Ann G. also told me Mary Ryan was a single child, daughter of a Tom Ryan, and that Daniel McEvoy was her (i.e., Ann’s) uncle. I showed her the McEvoy names I’d copied from the computer version of the parish records, and she brought me inside to the kitchen to see papers she had, with the same information. As we talked, she told me there were no Tobins in Buckstown—never had been, it seemed—and that all the Tobins were from Listrolin-Tullogher way. She also said, significantly, that the Tobins are related to the McEvoys. Perhaps that explains why Ryans and McEvoys are always standing for each other in the parish.

Then to Mary Ryan’s. We climbed a rickety metal fence and went to the house, the bottom floor of which has been used to stable animals. Had to stoop to get through the door, it’s so short.

Inside we found two rooms, one atop the other. Where plaster had peeled from the walls downstairs was stonework that seemed old to Steve and me, though John Ryan believed the house is 20th-century. There were an old fireplace with an iron arm to hold pots and a built-in oven beside it, both now cemented up.

The stairs going up were very precarious, worn thin, and shifting in places. Two windows upstairs overlooking the road, with shutters inside. Sticks of broken furniture here and there, but no other signs of human occupancy for many years.

Outside we detected beneath elder, bramble, and vine an old stone animal pen with a high narrow window, and the remains of old stone walls. I picked a foxglove to press into this journal.

I felt that here, I was on ancestral ground, even if it seems that the Mary Ryan house is not so old. John Ryan said it’s curiously constructed, tall and narrow and unlike other farmhouses in the region.

And goodness! How could I have forgotten the time in the church, after our graveyard search? St. Beacon’s was built in 1802—early for an Irish country church of the penal years. That means that in this very church my ancestors were baptized, married, buried.

I looked again at the altar with its red Corinthian columns running to the ceiling, surmounted by a red and gold triangle depicting what? The Holy Spirit? God’s eye? I can’t recall.

It’s a plain church, a plain country church with white balconies in the—what’s it called, nave? The only statues are one of Mary, one of the Sacred Heart, either side the altar.

I sat for awhile, letting it all sink in and crying. The sadness of their leavetaking, which was so definitive. This church, the one I was seeing with my own eyes, was the same one they’d have seen, one final time, before leaving.
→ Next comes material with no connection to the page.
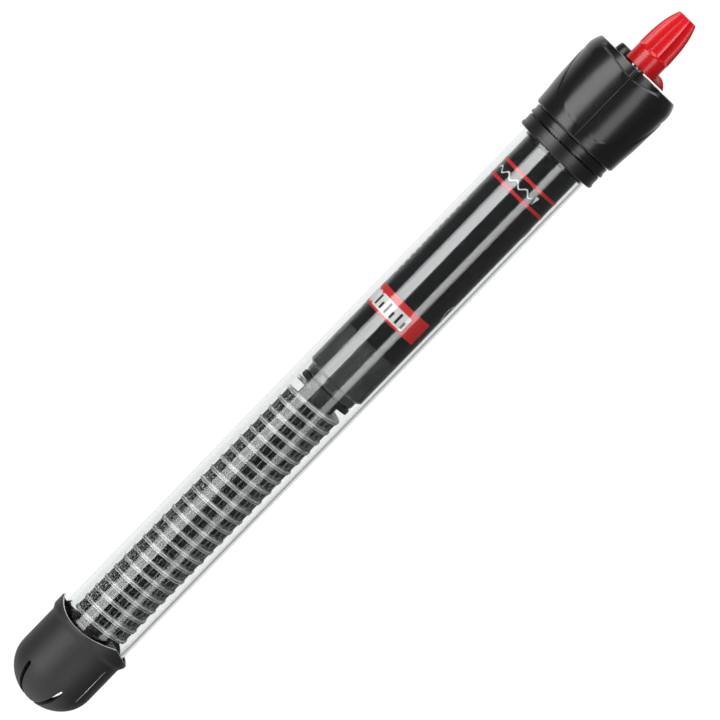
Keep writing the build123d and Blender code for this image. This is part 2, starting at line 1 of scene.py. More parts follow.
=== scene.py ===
"""Looks of a submersible aquarium heater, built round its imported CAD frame.

Sizes are in millimetres in the classes' fields and become metres in the meshes. Heights are counted
from the end cap's tip; angles round the tube are counted from the front, positive towards +X.
"""

import json
import logging
from dataclasses import dataclass, field
from enum import Enum
from math import asin, atan2, ceil, cos, degrees, hypot, pi, radians, sin, sqrt, tau
from typing import Iterable, Optional, Sequence

import bmesh
import bpy
from mathutils import Matrix, Vector

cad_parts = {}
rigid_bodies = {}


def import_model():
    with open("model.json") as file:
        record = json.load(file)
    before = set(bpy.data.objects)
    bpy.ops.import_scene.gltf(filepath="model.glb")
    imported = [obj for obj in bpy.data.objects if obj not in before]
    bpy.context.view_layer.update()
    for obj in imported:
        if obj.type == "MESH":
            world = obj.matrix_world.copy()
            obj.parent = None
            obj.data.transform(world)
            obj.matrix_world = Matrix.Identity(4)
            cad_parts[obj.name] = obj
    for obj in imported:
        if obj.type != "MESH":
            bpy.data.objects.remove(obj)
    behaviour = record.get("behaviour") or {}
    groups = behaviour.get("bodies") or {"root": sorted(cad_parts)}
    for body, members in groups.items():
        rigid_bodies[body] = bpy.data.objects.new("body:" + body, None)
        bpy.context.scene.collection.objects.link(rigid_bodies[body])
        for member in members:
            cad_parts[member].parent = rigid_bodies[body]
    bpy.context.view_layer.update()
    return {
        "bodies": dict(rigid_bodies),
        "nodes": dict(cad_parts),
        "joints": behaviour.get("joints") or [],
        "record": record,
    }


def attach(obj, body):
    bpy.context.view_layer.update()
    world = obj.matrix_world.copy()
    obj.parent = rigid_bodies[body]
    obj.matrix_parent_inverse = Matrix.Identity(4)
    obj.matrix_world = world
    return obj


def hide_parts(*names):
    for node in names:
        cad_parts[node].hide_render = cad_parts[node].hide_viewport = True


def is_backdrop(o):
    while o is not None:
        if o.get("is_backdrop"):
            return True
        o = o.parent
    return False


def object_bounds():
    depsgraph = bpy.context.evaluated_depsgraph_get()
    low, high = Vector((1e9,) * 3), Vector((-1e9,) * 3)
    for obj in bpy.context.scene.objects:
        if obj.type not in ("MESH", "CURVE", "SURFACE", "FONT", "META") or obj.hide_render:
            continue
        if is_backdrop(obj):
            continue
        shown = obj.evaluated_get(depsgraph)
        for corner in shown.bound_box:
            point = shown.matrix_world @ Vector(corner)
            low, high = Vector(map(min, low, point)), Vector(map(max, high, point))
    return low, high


LOG = logging.getLogger("heater")
MM = 0.001
ORIGIN_HEIGHT = 132.7
RIDGE_ROOT = 0.06
BROAD_PATTERN = 14
PATTERN_LOW, PATTERN_HIGH = 0.3, 0.7
Point = tuple[float, float, float]
Corner = tuple[float, float]
Profile = Sequence[Corner]


# ------------------------------------------------------------------ small helpers
def level(height: float) -> float:
    """Height above the end cap's tip, in millimetres, as z in metres."""
    return (height - ORIGIN_HEIGHT) * MM


def around(radius: float, front_deg: float, height: float) -> Point:
    """A point on a circle round the tube's axis.

    Args:
        radius: distance from the axis, in millimetres.
        front_deg: angle from the front, positive towards +X.
        height: height above the end cap's tip, in millimetres.

    Returns:
        The point in metres.
    """
    turn = radians(front_deg)
    return (radius * sin(turn) * MM, -radius * cos(turn) * MM, level(height))


def linear(hex_colour: str) -> tuple[float, float, float, float]:
    """An sRGB hex colour as linear RGBA."""
    parts = [int(hex_colour[i : i + 2], 16) / 255 for i in (1, 3, 5)]
    straight = [c / 12.92 if c <= 0.04045 else ((c + 0.055) / 1.055) ** 2.4 for c in parts]
    return (straight[0], straight[1], straight[2], 1.0)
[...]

I thought, too, of the years I’d searched for this, of my grandmother and how she’d have loved to see this place. I thought of how this search had led me to Catholicism, and wondered in what sense I’m Catholic now, after all that’s happened. I thought of how the end of a long search, a long journey, is bittersweet: there’s the satisfaction of seeing one’s efforts rewarded, but the emptiness of the quest laid to rest. There’s also that nagging sense that no journey short of death (and even then?) is ever really definitively over. Every new end leads to a new beginning.